AIM OF THE EXERCISE: Exactly the lines from the one with "const foam = new" to the one with "from mathutils import Matrix, Vector", both included, are to be printed again; leave out the rest.
##########
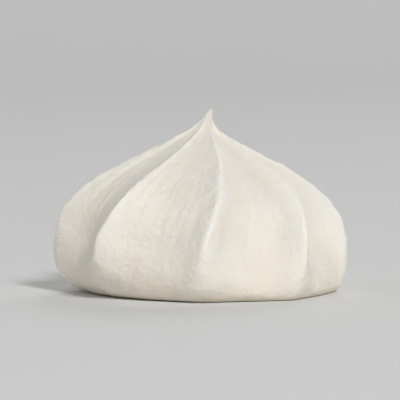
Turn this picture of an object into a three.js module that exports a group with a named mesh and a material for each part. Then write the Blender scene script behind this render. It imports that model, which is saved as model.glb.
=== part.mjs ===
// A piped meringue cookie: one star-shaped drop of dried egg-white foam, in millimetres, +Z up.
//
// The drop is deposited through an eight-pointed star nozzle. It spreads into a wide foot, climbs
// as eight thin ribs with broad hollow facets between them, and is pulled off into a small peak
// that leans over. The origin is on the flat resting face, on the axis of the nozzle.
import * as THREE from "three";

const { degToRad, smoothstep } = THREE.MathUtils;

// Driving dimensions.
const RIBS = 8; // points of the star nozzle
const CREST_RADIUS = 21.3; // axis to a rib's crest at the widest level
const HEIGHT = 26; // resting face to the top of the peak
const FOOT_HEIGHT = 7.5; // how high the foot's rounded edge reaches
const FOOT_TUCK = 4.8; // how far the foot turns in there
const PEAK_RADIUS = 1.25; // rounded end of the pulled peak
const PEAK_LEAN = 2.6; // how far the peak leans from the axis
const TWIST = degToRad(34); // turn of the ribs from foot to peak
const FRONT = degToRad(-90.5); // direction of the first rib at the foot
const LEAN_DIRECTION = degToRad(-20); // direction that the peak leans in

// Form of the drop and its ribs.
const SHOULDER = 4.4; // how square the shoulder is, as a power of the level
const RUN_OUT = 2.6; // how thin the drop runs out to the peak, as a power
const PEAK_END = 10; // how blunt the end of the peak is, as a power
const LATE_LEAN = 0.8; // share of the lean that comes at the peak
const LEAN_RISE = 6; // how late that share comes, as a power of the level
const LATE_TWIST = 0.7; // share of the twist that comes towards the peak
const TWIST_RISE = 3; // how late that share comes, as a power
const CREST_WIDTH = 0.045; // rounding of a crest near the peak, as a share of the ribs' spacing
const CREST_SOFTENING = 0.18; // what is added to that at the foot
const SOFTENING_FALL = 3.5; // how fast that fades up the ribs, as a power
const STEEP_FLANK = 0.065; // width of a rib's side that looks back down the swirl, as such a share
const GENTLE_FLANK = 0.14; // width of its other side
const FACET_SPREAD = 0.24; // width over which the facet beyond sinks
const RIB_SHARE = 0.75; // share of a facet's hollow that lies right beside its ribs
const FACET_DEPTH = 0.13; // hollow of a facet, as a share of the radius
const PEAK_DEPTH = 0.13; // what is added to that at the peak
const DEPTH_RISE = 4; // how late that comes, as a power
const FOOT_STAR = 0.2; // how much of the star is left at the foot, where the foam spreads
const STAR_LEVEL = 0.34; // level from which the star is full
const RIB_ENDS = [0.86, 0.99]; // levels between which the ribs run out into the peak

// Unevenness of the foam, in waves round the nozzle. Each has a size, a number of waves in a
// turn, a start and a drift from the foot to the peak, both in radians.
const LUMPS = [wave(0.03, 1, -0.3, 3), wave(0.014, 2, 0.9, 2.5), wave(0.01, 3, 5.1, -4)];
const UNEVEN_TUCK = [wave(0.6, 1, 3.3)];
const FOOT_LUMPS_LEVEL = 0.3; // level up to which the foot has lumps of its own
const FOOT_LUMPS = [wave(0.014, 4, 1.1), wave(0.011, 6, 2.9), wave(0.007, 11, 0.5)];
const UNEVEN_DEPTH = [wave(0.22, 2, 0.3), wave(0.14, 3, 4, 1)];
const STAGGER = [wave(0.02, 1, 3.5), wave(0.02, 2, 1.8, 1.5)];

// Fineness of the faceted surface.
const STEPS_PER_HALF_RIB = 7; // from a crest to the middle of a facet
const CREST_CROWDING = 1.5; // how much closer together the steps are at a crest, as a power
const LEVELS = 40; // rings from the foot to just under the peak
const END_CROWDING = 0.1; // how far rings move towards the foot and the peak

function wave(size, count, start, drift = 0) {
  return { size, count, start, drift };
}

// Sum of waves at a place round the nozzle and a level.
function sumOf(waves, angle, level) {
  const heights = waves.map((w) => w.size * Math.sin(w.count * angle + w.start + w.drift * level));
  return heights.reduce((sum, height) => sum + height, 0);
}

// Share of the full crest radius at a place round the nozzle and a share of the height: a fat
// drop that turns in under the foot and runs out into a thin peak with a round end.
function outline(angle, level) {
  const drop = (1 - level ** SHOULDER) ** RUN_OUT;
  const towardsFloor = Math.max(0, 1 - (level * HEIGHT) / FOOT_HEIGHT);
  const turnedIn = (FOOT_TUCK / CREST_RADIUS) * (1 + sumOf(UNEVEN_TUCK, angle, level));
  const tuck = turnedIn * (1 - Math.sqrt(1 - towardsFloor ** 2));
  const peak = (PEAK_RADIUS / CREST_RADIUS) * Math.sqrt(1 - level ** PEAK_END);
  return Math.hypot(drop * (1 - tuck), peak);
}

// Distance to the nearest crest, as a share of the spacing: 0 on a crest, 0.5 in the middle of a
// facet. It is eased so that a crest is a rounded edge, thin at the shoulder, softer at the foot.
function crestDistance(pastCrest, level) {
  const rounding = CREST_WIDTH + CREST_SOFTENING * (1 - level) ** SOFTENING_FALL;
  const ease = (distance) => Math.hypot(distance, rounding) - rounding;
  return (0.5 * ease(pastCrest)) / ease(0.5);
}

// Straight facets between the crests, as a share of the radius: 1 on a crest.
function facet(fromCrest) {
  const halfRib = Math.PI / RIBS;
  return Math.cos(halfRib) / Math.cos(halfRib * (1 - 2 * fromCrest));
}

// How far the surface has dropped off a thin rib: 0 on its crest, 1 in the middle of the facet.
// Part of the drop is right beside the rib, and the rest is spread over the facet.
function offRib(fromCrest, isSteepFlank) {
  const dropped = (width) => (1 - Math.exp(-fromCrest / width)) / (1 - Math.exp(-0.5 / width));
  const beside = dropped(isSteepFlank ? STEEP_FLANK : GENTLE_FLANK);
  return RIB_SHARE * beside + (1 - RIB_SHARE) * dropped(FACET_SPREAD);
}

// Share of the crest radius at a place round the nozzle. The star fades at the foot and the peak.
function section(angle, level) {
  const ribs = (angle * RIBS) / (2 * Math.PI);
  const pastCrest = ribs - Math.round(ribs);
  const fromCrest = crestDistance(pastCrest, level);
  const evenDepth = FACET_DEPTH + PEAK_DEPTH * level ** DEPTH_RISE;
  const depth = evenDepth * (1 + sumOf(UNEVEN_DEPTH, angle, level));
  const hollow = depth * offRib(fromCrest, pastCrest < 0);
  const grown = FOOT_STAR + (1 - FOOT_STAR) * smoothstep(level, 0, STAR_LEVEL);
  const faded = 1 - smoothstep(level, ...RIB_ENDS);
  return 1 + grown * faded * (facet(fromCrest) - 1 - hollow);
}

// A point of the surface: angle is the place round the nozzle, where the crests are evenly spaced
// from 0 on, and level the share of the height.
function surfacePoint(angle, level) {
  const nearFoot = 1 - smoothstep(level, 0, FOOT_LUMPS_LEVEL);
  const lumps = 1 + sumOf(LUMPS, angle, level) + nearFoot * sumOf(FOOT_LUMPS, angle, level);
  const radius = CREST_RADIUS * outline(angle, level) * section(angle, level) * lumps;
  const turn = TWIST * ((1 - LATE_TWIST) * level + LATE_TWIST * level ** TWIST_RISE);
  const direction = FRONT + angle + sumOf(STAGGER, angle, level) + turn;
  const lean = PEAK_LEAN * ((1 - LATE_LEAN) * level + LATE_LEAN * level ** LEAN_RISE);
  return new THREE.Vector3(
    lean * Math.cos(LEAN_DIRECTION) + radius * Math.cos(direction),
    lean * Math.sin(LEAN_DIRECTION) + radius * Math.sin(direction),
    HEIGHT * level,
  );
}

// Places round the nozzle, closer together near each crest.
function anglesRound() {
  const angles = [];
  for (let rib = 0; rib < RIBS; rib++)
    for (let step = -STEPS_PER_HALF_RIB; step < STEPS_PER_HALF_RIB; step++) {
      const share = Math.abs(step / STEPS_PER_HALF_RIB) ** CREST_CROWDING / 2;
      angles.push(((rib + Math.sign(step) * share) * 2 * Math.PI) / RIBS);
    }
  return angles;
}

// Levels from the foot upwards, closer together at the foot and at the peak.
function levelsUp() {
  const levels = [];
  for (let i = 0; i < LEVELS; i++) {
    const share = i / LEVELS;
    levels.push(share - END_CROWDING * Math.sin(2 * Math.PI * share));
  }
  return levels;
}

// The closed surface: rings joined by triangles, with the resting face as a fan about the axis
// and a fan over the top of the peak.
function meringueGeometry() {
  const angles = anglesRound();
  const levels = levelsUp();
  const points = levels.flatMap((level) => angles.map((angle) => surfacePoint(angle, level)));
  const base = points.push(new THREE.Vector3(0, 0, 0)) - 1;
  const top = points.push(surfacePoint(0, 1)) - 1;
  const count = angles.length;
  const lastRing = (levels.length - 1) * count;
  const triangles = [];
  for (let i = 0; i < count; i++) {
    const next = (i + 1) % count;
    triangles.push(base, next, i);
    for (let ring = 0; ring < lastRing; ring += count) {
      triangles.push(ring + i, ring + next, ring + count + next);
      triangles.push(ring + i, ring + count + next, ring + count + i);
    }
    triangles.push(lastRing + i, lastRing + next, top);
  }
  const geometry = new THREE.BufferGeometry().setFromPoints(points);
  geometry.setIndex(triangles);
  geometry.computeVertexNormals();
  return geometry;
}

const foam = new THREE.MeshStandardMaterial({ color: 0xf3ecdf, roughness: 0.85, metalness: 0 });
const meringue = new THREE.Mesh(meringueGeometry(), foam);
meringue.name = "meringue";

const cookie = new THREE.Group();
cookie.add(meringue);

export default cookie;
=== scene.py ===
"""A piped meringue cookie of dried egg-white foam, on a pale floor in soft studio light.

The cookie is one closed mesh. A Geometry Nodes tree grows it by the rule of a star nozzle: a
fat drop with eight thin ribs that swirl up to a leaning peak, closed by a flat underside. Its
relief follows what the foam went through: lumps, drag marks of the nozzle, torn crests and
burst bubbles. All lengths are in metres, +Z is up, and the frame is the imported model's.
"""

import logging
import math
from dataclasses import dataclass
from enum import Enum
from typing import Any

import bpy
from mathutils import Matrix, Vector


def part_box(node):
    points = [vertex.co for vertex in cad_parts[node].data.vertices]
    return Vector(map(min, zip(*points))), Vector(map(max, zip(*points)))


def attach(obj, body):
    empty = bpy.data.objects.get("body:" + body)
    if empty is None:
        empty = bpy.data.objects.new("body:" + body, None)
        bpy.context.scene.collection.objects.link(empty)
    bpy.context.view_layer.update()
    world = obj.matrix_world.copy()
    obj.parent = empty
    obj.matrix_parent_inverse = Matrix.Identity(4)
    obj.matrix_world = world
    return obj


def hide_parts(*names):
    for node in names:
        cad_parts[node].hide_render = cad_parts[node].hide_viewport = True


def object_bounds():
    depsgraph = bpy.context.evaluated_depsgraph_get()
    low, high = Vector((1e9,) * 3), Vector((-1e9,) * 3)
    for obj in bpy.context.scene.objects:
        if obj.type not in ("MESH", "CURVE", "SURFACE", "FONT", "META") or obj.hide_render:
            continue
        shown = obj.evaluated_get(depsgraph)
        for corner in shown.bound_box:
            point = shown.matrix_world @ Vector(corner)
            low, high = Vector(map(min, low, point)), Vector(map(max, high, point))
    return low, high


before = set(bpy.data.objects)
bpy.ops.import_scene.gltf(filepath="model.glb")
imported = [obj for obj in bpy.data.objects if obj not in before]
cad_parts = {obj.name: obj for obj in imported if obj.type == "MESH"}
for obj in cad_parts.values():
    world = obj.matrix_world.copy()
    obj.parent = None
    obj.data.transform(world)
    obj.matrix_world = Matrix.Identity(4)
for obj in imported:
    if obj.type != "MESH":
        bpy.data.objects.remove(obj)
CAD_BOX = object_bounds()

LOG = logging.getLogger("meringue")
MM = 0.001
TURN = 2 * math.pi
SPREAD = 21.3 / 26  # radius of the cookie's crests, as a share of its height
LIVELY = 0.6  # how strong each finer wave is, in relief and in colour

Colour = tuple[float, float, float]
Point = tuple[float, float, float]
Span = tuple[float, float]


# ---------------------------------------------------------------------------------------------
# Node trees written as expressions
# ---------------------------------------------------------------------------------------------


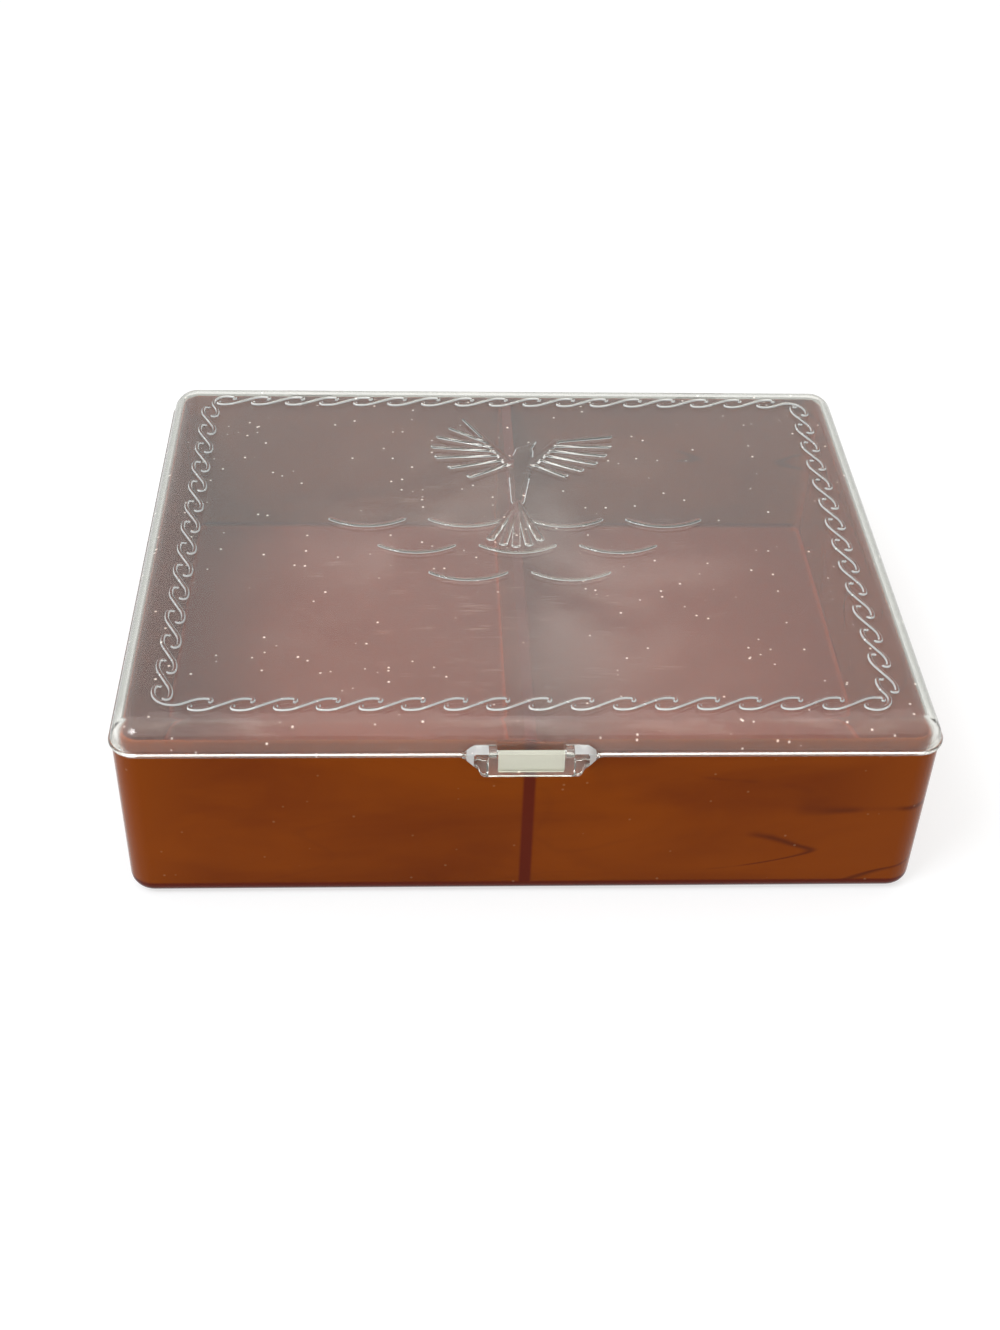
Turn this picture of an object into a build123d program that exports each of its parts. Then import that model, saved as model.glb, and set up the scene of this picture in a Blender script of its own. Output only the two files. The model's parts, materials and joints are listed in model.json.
##########
RESULT FOR THIS TASK:
const foam = new THREE.MeshStandardMaterial({ color: 0xf3ecdf, roughness: 0.85, metalness: 0 });
const meringue = new THREE.Mesh(meringueGeometry(), foam);
meringue.name = "meringue";

const cookie = new THREE.Group();
cookie.add(meringue);

export default cookie;
=== scene.py ===
"""A piped meringue cookie of dried egg-white foam, on a pale floor in soft studio light.

The cookie is one closed mesh. A Geometry Nodes tree grows it by the rule of a star nozzle: a
fat drop with eight thin ribs that swirl up to a leaning peak, closed by a flat underside. Its
relief follows what the foam went through: lumps, drag marks of the nozzle, torn crests and
burst bubbles. All lengths are in metres, +Z is up, and the frame is the imported model's.
"""

import logging
import math
from dataclasses import dataclass
from enum import Enum
from typing import Any

import bpy
from mathutils import Matrix, Vector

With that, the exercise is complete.